Démarche scientifique : démarche d'investigation

3. La démarche d'investigation scientifique en mathématiques
En mathématiques, la dimension expérimentale se caractérise par un va-et-vient entre un travail avec les objets que l'on essaie de définir et l'élaboration et/ou la mise à l'épreuve d'une théorie visant à rendre compte des propriétés de ces objets. La recherche et l'organisation par l'enseignant d'une situation, qui comporte des objets suffisamment familiers aux élèves pour qu'ils puissent s'engager dans l'action, émettre des conjectures et en débattre, sont des tâches délicates. Cette situation d'apprentissage doit favoriser la mobilisation d'outils (élaboration de conjectures, règles, d'objets, mise en relation de propriétés, changements de registres etc.) permettant un traitement mathématique dont les résultats pourront être confrontés aux résultats des actions sur les objets (Dias 2004).
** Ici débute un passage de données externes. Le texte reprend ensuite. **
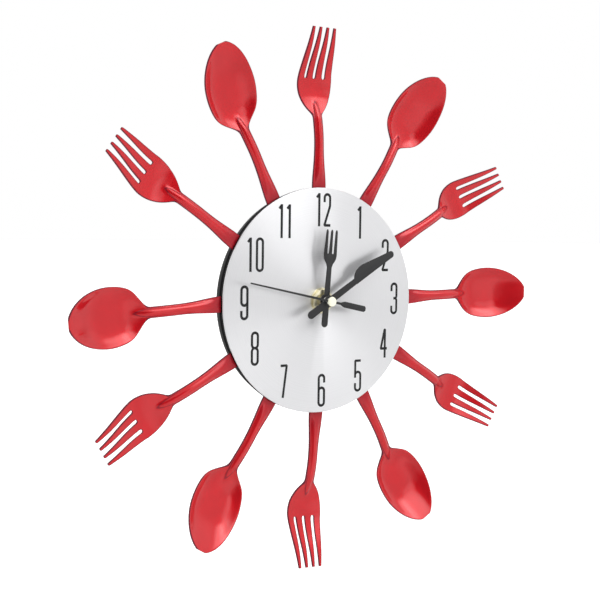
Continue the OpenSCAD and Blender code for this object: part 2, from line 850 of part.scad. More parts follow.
// A cylinder along X around the coil's axis
module along_coil(x0, x1, r) {
    translate([x0, stator_level + stator_t / 2 - total_depth, coil_z])
        rotate([0, 90, 0]) cylinder(h = x1 - x0, r = r);
}

module core_slot(margin) {
    thick = stator_t + 2 * margin;
    translate([coil_left - 2, stator_level - margin - total_depth, coil_z - core_w / 2 - margin])
        cube([coil_l + 4, thick, core_w + 2 * margin]);
}

module coil_bobbin() {
    color("white") difference() {
        union() {
            along_coil(coil_left, coil_left + coil_l, 2);
            along_coil(coil_left, coil_left + coil_flange_t, coil_flange_r);
            along_coil(coil_left + coil_l - coil_flange_t, coil_left + coil_l, coil_flange_r);
        }
        core_slot(run_clear);
    }
}

module coil_winding() {
    color("chocolate") difference() {
        along_coil(coil_left + coil_flange_t, coil_left + coil_l - coil_flange_t, coil_r);
        along_coil(coil_left, coil_left + coil_l, 2);
    }
}

module circuit_board() {
    color("darkgreen") slab(plate_level, plate_level + board_t)
        translate([board_left, plate_low])
            square([tray_in - free_clear - board_left, board_high - plate_low]);
}

module clock_chip() {
    color("black") disc(plate_level - 1, plate_level, 3, 0, [board_left + 5.5, 8]);
}

module quartz_crystal() {
    crystal_r = 1;
    color("silver")
        translate([board_left + 8, plate_level - crystal_r - total_depth, plate_low + 3])
            cylinder(h = 6, r = crystal_r);
}

// ---------------------------------------------------------------- battery

module cell_part(x0, x1, r) {
    translate([x0, cell_d - total_depth, cell_z]) rotate([0, 90, 0])
        cylinder(h = x1 - x0, r = r);
}

module battery() {
    color("orange") {
        cell_part(-cell_l / 2, cell_l / 2 - nub_l, cell_r);
        cell_part(cell_l / 2 - nub_l - 0.1, cell_l / 2, nub_r);
    }
}

// A flat plate across the end of the bay, on its side wall
module contact(side) {
    translate([side * (tray_in - contact_t / 2), cell_d - total_depth, cell_z])
        cube([contact_t, 10, 10], center = true);
}

module contact_positive() {
    color("silver") contact(1);
}

module contact_negative() {
    inner = cell_l / 2 + run_clear;
    color("silver") {
        contact(-1);
        cell_part(-tray_in + contact_t / 2, -inner, 1.5);
    }
}

// ---------------------------------------------------------------- nodes

dial_plate();
front_shell();
rear_shell();
case_screws();
fork(0);  // fork_12
spoon(1);  // spoon_01
fork(2);  // fork_02
spoon(3);  // spoon_03
fork(4);  // fork_04
spoon(5);  // spoon_05
fork(6);  // fork_06
spoon(7);  // spoon_07
fork(8);  // fork_08
spoon(9);  // spoon_09
fork(10);  // fork_10
spoon(11);  // spoon_11
neck_bush();
neck_washer();
neck_nut();
gasket();
movement_tray();
movement_cover();
train_plate();
plate_screws();
hour_wheel();
hour_hand();
cannon_pinion();
minute_hand();
minute_wheel();
second_wheel();
second_hand();
second_hand_collet();
second_hand_cap();
third_wheel();
intermediate_wheel();
rotor_pinion();
rotor_magnet();
motion_wheel();
setting_knob();
stator();
coil_bobbin();
coil_winding();
circuit_board();
clock_chip();
quartz_crystal();
contact_positive();
contact_negative();
battery();
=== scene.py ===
"""Looks of a wall clock whose rim is set with red forks and spoons.

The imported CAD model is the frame. The cutlery, the numerals and the visible case pieces are
modelled here, every piece is given its finish, and the studio is put round the clock.
Lengths in the classes are in millimetres; meshes are in metres.
"""

import logging
import math
from collections.abc import Callable
from dataclasses import dataclass, field
from enum import Enum

import bmesh
import bpy
from mathutils import Matrix, Vector

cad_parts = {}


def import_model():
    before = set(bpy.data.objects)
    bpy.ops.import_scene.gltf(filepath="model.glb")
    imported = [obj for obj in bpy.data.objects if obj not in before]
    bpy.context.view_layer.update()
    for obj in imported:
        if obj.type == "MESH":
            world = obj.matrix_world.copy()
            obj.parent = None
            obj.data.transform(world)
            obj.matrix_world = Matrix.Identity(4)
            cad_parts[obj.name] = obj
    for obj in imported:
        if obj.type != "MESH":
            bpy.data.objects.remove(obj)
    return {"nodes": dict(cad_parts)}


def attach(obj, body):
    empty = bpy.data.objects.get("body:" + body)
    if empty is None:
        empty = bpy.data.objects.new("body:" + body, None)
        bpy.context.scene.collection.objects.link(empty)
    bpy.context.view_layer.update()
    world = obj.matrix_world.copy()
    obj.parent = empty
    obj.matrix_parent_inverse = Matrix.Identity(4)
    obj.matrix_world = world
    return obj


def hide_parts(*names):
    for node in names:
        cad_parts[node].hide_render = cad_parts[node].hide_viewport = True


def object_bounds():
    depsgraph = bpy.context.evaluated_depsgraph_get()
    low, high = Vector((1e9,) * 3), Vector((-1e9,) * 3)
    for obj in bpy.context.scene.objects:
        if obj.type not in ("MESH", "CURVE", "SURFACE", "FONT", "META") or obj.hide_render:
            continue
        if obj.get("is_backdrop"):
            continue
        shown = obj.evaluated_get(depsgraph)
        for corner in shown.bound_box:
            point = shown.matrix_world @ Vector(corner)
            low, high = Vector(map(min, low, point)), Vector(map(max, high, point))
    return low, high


LOG = logging.getLogger("clock")
MM = 0.001
Colour = tuple[float, float, float]
Point = tuple[float, float]
Piece = bpy.types.Object
Socket = bpy.types.NodeSocket


# ---- small tools


def ease(start: float, end: float, x: float) -> float:
    """Smooth step of x.

    Args:
        start: Where the step begins.
        end: Where it is complete.
        x: The place asked about.

    Returns:
        0 before start, 1 after end, and a smooth rise between them.
    """
    t = min(1.0, max(0.0, (x - start) / (end - start)))
    return t * t * (3 - 2 * t)


def lookup(table: tuple[Point, ...], x: float) -> float:
    """Reads a table of (place, value) rows with straight lines between them.

    Args:
        table: Rows in order of place.
        x: The place asked about.

    Returns:
        The value there, held at its end values outside the table.
    """
    if x <= table[0][0]:
        return table[0][1]
    for (x0, y0), (x1, y1) in zip(table, table[1:]):
        if x <= x1:
            return y0 + (y1 - y0) * (x - x0) / (x1 - x0)
    return table[-1][1]


def make_active(piece: Piece) -> None:
    """Deselects everything, then selects one object and makes it active.

    Args:
        piece: The object that the next operators act on.
    """
    if bpy.context.mode != "OBJECT":
        bpy.ops.object.mode_set(mode="OBJECT")
    bpy.ops.object.select_all(action="DESELECT")
    piece.select_set(True)
    bpy.context.view_layer.objects.active = piece


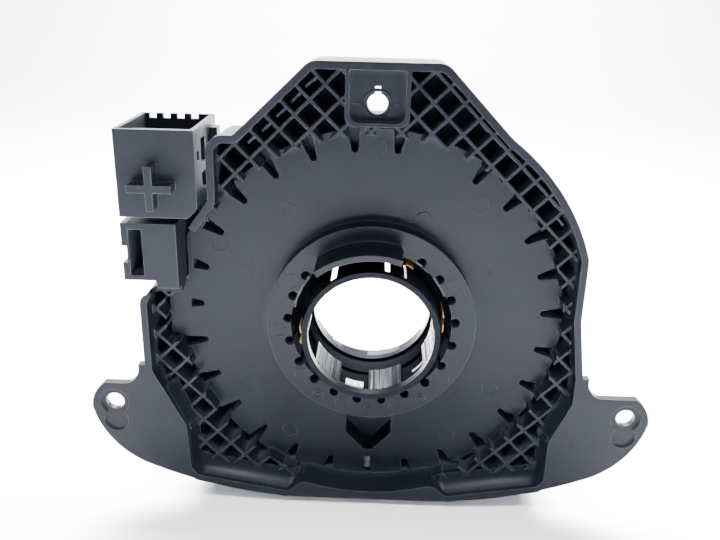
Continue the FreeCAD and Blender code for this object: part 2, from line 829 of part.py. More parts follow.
def make_rear_housing():
    """The one-piece pan that faces the steering column."""
    well = rounded_well()
    doc.recompute()
    wall_outline = offset("wall_outline", well, "pan_wall")
    shell = extrude("shell", wall_outline, PAN_BACK, f"lip_level - ({PAN_BACK})")
    block, boss_cuts = make_boss()
    outside = boolean("MultiFuse", "outside", make_flange(well) + [shell])
    hollow = extrude("hollow", well, "-cell_depth", "lip_level + 2 * cell_depth")
    core = cylinder("core", "-2 * lip_level", "4 * lip_level", "disc_band_radius + 2 * joint_overlap")
    tray = boolean("Cut", "tray", (outside, boolean("MultiFuse", "tray_cuts", [hollow, core])))
    pad_outline = rectangle("-side_pad_x", "-side_pad_half", "-side_pad_inner", "side_pad_half")
    side_pad = extrude("side_pad", free_sketch("side_pad_sketch", [pad_outline]), "-cell_depth", "cell_depth")
    above_pad = extrude("above_pad", free_sketch("above_pad_sketch", [pad_outline]), "0", "2 * rib_level")
    shelf, above_shelf = make_shelf()
    clear = boolean("MultiFuse", "lattice_cuts", [above_pad, above_shelf])
    lattice = boolean("Cut", "trimmed_lattice", (make_lattice(well), clear))
    reach = extrude("pan_reach", wall_outline, "-2 * hood_level", "4 * hood_level")
    disc = boolean("Common", "trimmed_disc", (make_disc(), reach))
    pieces = [tray, lattice, disc, block, side_pad, shelf, make_coves(well)]
    whole = boolean("MultiFuse", "whole", pieces)
    keyhole = extrude(
        "keyhole",
        free_sketch("keyhole_sketch", [rectangle(
            "-keyhole_half_width", "-keyhole_low_y", "keyhole_half_width", "-keyhole_top_y")]),
        "-cell_depth",
        "2 * lip_level",
    )
    screw_holes = make_screw_bars("pan_screw_hole", "0")
    holes = make_ear_cuts() + boss_cuts + make_shelf_cuts() + [keyhole] + screw_holes
    cuts = boolean("MultiFuse", "housing_cuts", holes)
    return keep(boolean("Cut", "rear_housing", (whole, cuts), stand=True), "rear_housing")


def make_screw_bars(name, head):
    """Round bars where the cassette's screws stand."""
    bars = []
    for number in range(int(size("screw_count"))):
        x, y = turned("screw_circle", f"360 / wedge_count + {number} * 360 / screw_count")
        level = f"{CASSETTE_BACK} - ({head})"
        length = f"cassette_thick + screw_length + ({head})"
        bars.append(cylinder(f"{name}_{number}", level, length, "screw_radius", x, y))
    return bars


def make_screws():
    """The screws that hold the cassette to the pan."""
    pieces = make_screw_bars("screw_shank", "0")
    for number in range(int(size("screw_count"))):
        x, y = turned("screw_circle", f"360 / wedge_count + {number} * 360 / screw_count")
        level = f"{CASSETTE_BACK} - screw_head_height"
        pieces.append(cylinder(f"screw_head_{number}", level, "screw_head_height", "screw_head_radius", x, y))
    return keep(boolean("MultiFuse", "cassette_screws", pieces, stand=True), "cassette_screws")


def gear_place(teeth, angle):
    """The centre of a small gear in mesh with the drive gear."""
    radius = f"{GEAR_MODULE} * (drive_teeth + {teeth}) / 2 + gear_running_gap"
    return turned(radius, angle)


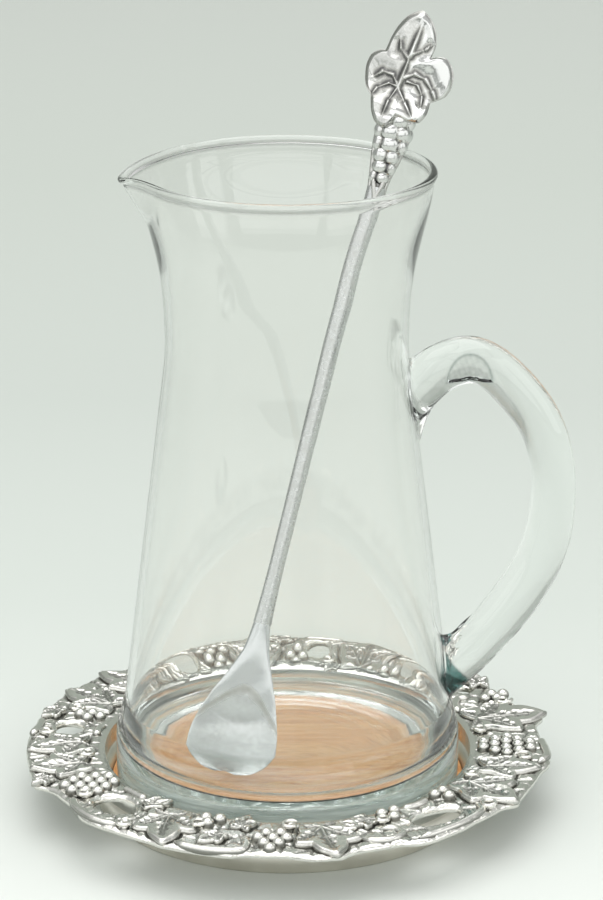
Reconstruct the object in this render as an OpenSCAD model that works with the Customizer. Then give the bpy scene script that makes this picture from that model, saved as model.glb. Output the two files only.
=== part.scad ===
// Cocktail pitcher: a blown glass jug with a pulled spout and an applied solid glass handle. It stands on a
// wood disc in a cast aluminium coaster with a grape and leaf rim, and a cast stirrer leans in its mouth.
// The origin is the centre of the coaster's foot. +Z is up, +X points to the handle and -X to the spout.

/* [Glass body] */
// Height of the glass from its foot to the middle of the rim bead
body_h = 238; // [220:1:270]
// Radius of the glass round its foot band
foot_r = 66; // [60:0.5:67]
// Rounding under the edge of the foot
foot_round = 2; // [1:0.5:4]
// Height of the upright foot band
foot_band_h = 15; // [10:1:20]
// Height at which the foot band has eased into the straight taper
flare_h = 34; // [26:1:48]
// How far the foot band stands out past the taper at that height
foot_flare = 3.8; // [2:0.2:6]
// Height of the crease at the waist
waist_h = 170; // [150:1:180]
// Radius at the waist
waist_r = 45.2; // [40:0.5:50]
// Radius of the rim, to the middle of its bead
rim_r = 53.6; // [50:0.5:60]
// Thickness of the fire polished bead
bead_t = 3.2; // [2.8:0.1:4]
// Thickness of the blown wall
wall_t = 2.6; // [2:0.1:3]
// Thickness of the solid base
base_t = 12; // [8:0.5:16]
// Rounding between the base and the wall inside
floor_round = 7; // [4:0.5:10]

/* [Spout] */
// How far the spout is pulled out past the rim
spout_reach = 9; // [5:0.5:14]
// Height of the neck that is drawn out with it
spout_h = 22; // [16:1:30]
// How far the lip dips at its tip
spout_drop = 4.7; // [0:0.1:8]

/* [Handle] */
// Reach of the handle from the axis to the middle of the glass
handle_reach = 100.3; // [90:0.5:115]
// How far the top of the handle lies below the crease at the waist, to the middle of the glass
handle_drop = 3; // [0:1:12]
// Height of the lower weld above the foot, to the middle of the glass
handle_low_h = 48; // [40:1:70]
// Thickness of the handle
handle_t = 16.6; // [12:0.2:20]
// Height of the upper weld on the body
weld_tall = 34; // [24:1:40]

/* [Coaster] */
// Play between the foot of the glass and the opening in the rim
opening_play = 4.5; // [4:0.5:6]
// Thickness of the dish wall at the rim
dish_wall_t = 5; // [4:0.5:6.5]
// How far the dish wall leans in from the rim down to its foot
dish_lean = 2.5; // [1:0.5:4]
// Height at which the rim is joined to the dish
seat_h = 12; // [10:0.5:13]
// Height of the rounded lip round the opening
lip_h = 15.6; // [14.5:0.1:17]
// Thickness of the dish floor
dish_floor_t = 3; // [2:0.5:4]
// Thickness of the wood disc
wood_t = 5; // [3:0.5:6]
// Play round the wood disc
wood_play = 0.25; // [0.1:0.05:0.5]

/* [Rim] */
// Mean width of the scalloped rim, from the opening to its edge
rim_w = 29.5; // [26:0.5:34]
// Height of the rim's upper face at its edge
rim_out_h = 20.6; // [18:0.2:24]
// Thickness of the rim
rim_t = 3; // [2:0.2:4]
// Diameter of one grape on the rim
grape_d = 5; // [4:0.1:5.4]
// Thickness of a leaf on the rim, at its crown
leaf_t = 3.2; // [2:0.1:4]
// Width of a vine on the rim
vine_w = 3.4; // [2.4:0.1:4]

/* [Stirrer] */
// How far below the level of the rim the grapes begin, along the stirrer
bunch_sink = 14.6; // [12:0.2:18]
// Thickness of the stem at its thinnest, above the paddle
stem_thin_d = 4.9; // [4:0.1:5.5]
// Thickness of the stem under the grapes
stem_top_d = 7; // [6:0.1:8]
// Width of the paddle
paddle_w = 33; // [26:0.5:36]
// Length of the paddle up to the stem
paddle_h = 60; // [50:1:70]
// Thickness of the paddle's plate
paddle_t = 2.2; // [1.6:0.1:3]
// Depth of the dish in the paddle
paddle_dish = 2.4; // [0:0.1:4]
// Height of the bunch of grapes
bunch_h = 29; // [22:0.5:32]
// Diameter of one grape on the stirrer
berry_d = 5; // [4:0.1:5.6]
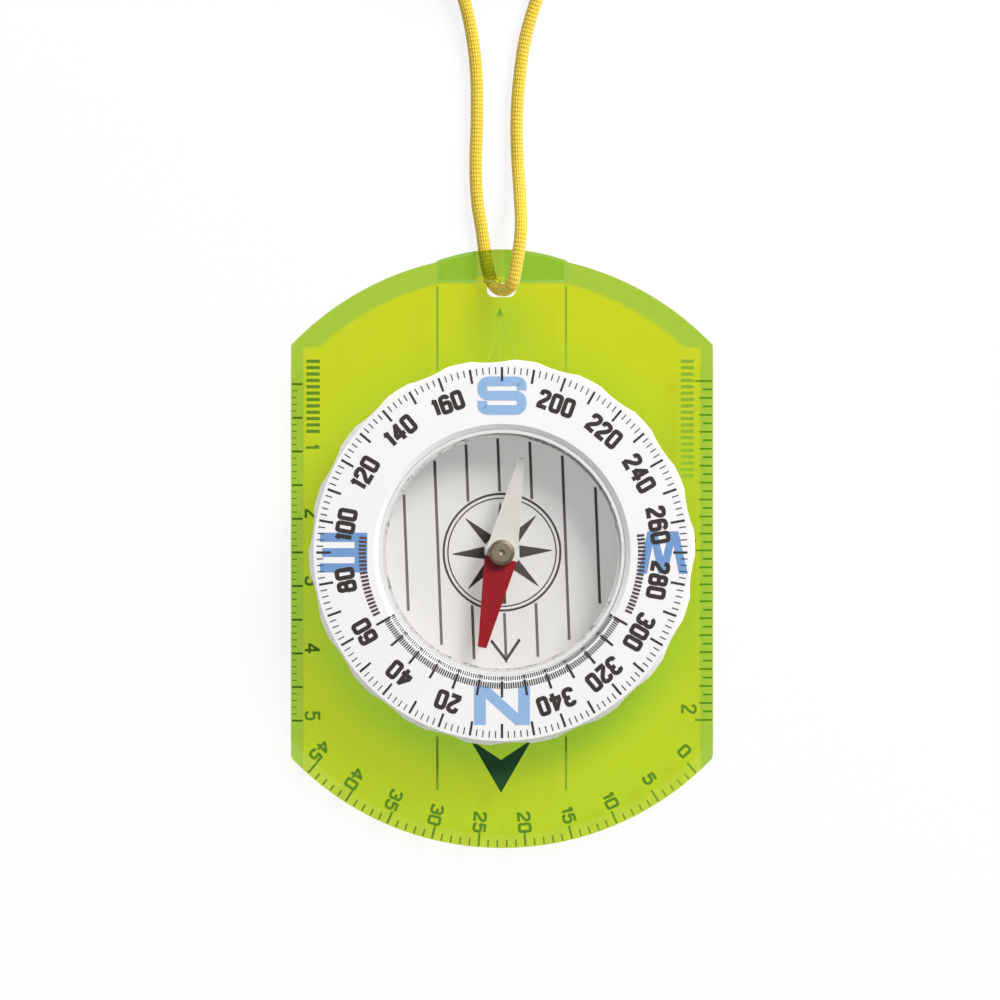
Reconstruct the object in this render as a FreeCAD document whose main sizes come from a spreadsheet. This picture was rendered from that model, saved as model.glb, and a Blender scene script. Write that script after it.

Un exemple classique est celui du puzzle (Brousseau 1998) : il s'agit d'agrandir un puzzle dont un modèle est donné, tel que le côté qui mesure 4cm sur le modèle, mesure 7cm sur le puzzle agrandi. Les élèves (fin d'école primaire) travaillent en petits groupes et le fait qu'une procédure additive ne permet pas de reconstituer le puzzle les incite à émettre de nouvelles conjectures et à mettre en œuvre des actions pour tester ces conjectures. Dans cette situation, le problème de l'agrandissement met en jeu la conservation des angles (aspect géométrique), la proportionnalité des mesures des longueurs (aspect numérique) et est lié au théorème de Thalès, aux concepts d'homothétie et de similitude.
Certains problèmes favorisent particulièrement une démarche scientifique qui consiste à expérimenter, conjecturer, prouver. La première phase qui est faite d'essais, d'erreurs, de tâtonnements, donne l'occasion à tous les élèves de produire un écrit suivi par une recherche de preuve plus ou moins approfondie. La démonstration formelle étant un objectif second, c'est la recherche qui est privilégiée dans cette approche, à savoir : à partir de quelques exemples, émettre des conjectures, les tester, puis les infirmer ou les prouver.
Cette démarche a été souvent mise en œuvre, dans un premier temps, dans l’enseignement de la géométrie. Plus récemment, plusieurs équipes, dont celle de l’IREM de Montpellier (groupe résolution de problèmes), ont pour objectif commun de concevoir et d’élaborer des ressources pour les enseignants dans la perspective d’un développement significatif de la résolution de problèmes de recherche, comme moteur des apprentissages mathématiques au niveau primaire secondaire et universitaire (http-Educmath) .
Cette démarche peut être mise en œuvre avec la pratique des narrations de recherche qui vise à développer l'analyse réflexive chez les élèves et dans la résolution de problèmes , à condition qu'ils soient suffisamment complexes pour inciter les élèves au débat scientifique et au travail collaboratif .
L’organisation d’un débat scientifique en cours de mathématique (Legrand 1993) peut être considérée comme une première étape pour créer une petite communauté scientifique dans laquelle les élèves vont émettre des conjectures et analyser la pertinence et la validité des énoncés et des preuves qui leur sont proposés. L’objectif est de favoriser la création, mais aussi le doute chez les élèves, de leur faire prendre conscience que l’apprentissage scientifique comporte des phases de désordre et de contradiction qui peuvent devenir source d’une meilleure compréhension. Cette démarche est exploitée par Marc Legrand dans le domaine de l’analyse (introduction des inégalités, approximations et passage à la limite). Un résumé de cet article peut être consulté sur le site Publimath (http-Publimath) .

Références
Aldon G. (1997), Développer la recherche scientifique à travers l'étude de situations mathématiques, IREM, Université Lyon 1.
Brousseau G. (1998), Théorie des situations didactiques, La Pensée Sauvage, Grenoble.
Dias T. (2004), Recours à l'expérimentation dans la construction des mathématiques, Mémoire de DEA, Université Lyon 1, Lyon.
Dias T., Durand-Guerrier V. (2005), Expérimenter pour apprendre en mathématiques, Repères-IREM, 60, 61-78. TOPIQUES éditions, Metz.
Legrand M. (1993), Débat scientifique en cours de mathématique et spécificité de l'analyse, Repères-IREM, 10, 123-158. TOPIQUES éditions, Pont à Mousson.